Cobra Woman (Robert Siodmak / U.S., 1944):

The opening credits announce the aesthetic, golden throne plus green smoke. Lang later provides the comparison with his Indian epic, Robert Siodmak bears the vision during the war, a calm Teutonic sang-froid on pulp delirium. Native maiden (Maria Montez) moons over her Yank fiancé (Jon Hall), her twin sister presides over the death cult in the nearby island. "No drug-soaked brain could dream up the horrors of Cobra Island, lad." The subterranean temple is equipped with pits of spikes, the high priestess in her spangled gown and stiletto heels receives the phallic serpentine deity. (A volcano in the distance supplies the angry reds necessary for completing the image.) The wicked usurper (Edgar Barrier), the expiring ruler (Mary Nash), the mute bodyguard (Lon Chaney Jr.).

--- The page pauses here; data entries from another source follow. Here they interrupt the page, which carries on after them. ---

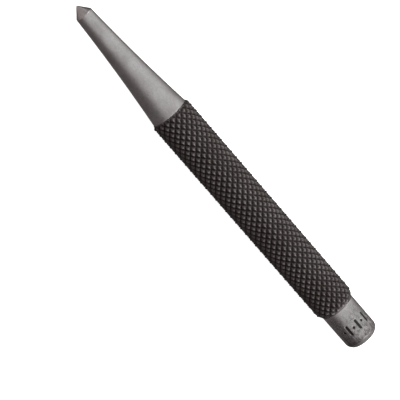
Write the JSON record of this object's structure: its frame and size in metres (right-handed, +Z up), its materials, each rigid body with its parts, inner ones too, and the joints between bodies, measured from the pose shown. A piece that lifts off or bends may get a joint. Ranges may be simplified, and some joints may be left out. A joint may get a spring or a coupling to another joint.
{
  "type": "center punch",
  "caption": "Solid steel center punch: ground conical point, tapered shank, diamond-knurled round grip and plain chamfered head to be struck with a hammer.",
  "frame": {"origin": "on the surface the punch lies on, under the middle of its length", "axes": "+X along the bar from the point to the struck end, +Z up; the bar's axis is 5 mm above the origin"},
  "size_m": [0.1, 0.01, 0.01],
  "materials": {
    "ground_point_steel": "ground",
    "satin_shank_steel": "satin",
    "knurled_grip_steel": "diamond knurled, dark in the grooves",
    "satin_head_steel": "satin",
    "struck_end_steel": "turned"
  },
  "bodies": {
    "root": {"point": "ground_point_steel", "tapered_shank": "satin_shank_steel", "knurled_grip": "knurled_grip_steel", "head": "satin_head_steel", "struck_end": "struck_end_steel"}
  },
  "joints": []
}
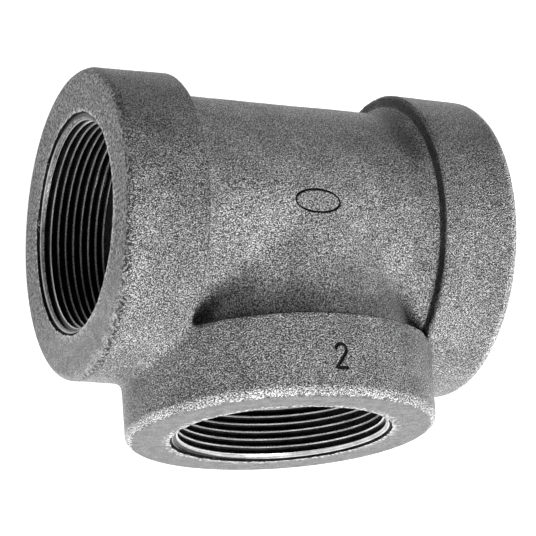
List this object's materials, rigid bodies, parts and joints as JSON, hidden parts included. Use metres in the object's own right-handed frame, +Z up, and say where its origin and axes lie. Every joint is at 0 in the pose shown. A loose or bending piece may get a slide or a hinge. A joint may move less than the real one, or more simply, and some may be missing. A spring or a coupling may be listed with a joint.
{
  "type": "pipe tee fitting",
  "caption": "Straight threaded pipe tee in grey cast iron, with a banded female port at both ends of the run and on the branch.",
  "frame": {"origin": "the point where the axes of the three ports cross", "axes": "+X along the run to the right port, -Y out of the branch port, +Z up out of the plane of the tee, which lies on its side on the rims of its bands"},
  "size_m": [0.1142, 0.1001, 0.086],
  "materials": {
    "casting": "as sand cast, dull dark grey, fine grain",
    "cut_thread": "cut metal darkened by oil and oxide",
    "cast_marks": "as sand cast, dull dark grey"
  },
  "bodies": {
    "root": {"run_barrel": "casting", "branch_barrel": "casting", "left_band": "casting", "right_band": "casting", "branch_band": "casting", "left_thread": "cut_thread", "right_thread": "cut_thread", "branch_thread": "cut_thread", "size_numeral": "cast_marks", "foundry_mark": "cast_marks"}
  },
  "joints": []
}
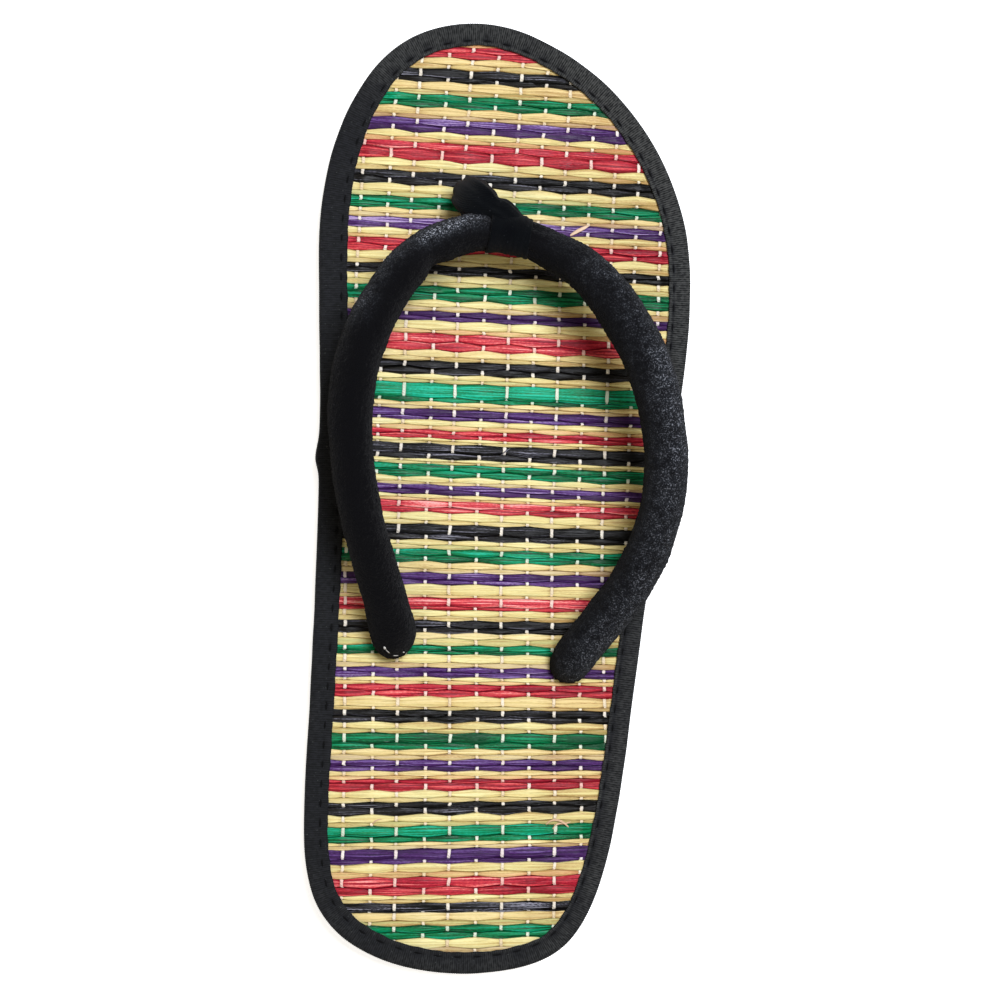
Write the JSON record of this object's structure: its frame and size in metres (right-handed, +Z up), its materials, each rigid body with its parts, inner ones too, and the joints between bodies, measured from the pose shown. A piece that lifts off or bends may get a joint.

Tropical beauty carries its own terrors ("Music-maker also murder stick"), Sabu and Koko the sarong-clad chimpanzee to the rescue. "The Cobra Sword!" "Yup, I borrowed it. Handy little thing." Ripe Technicolor surrealism, practically a Las Vegas floor show amidst back-lot foliage, gratefully received by Kenneth Anger and Jack Smith. Rosy cheeks out of the "sacred pool," generous doses of She and The Wizard of Oz season the stew. Smack in the middle of this gaudy artifice, a cinéma-vérité portrait of the inept diva blissfully playacting, a queen in her own mind. "She cries for obedience to her laws, for more human sacrifices. Two hundred will walk the thousand steps into the fire of everlasting life. I have spoken!" The hallucinatory effect can hardly be duplicated, Hodges in Flash Gordon gives it a valiant try. With Lois Collier, Samuel S. Hinds, and Moroni Olsen.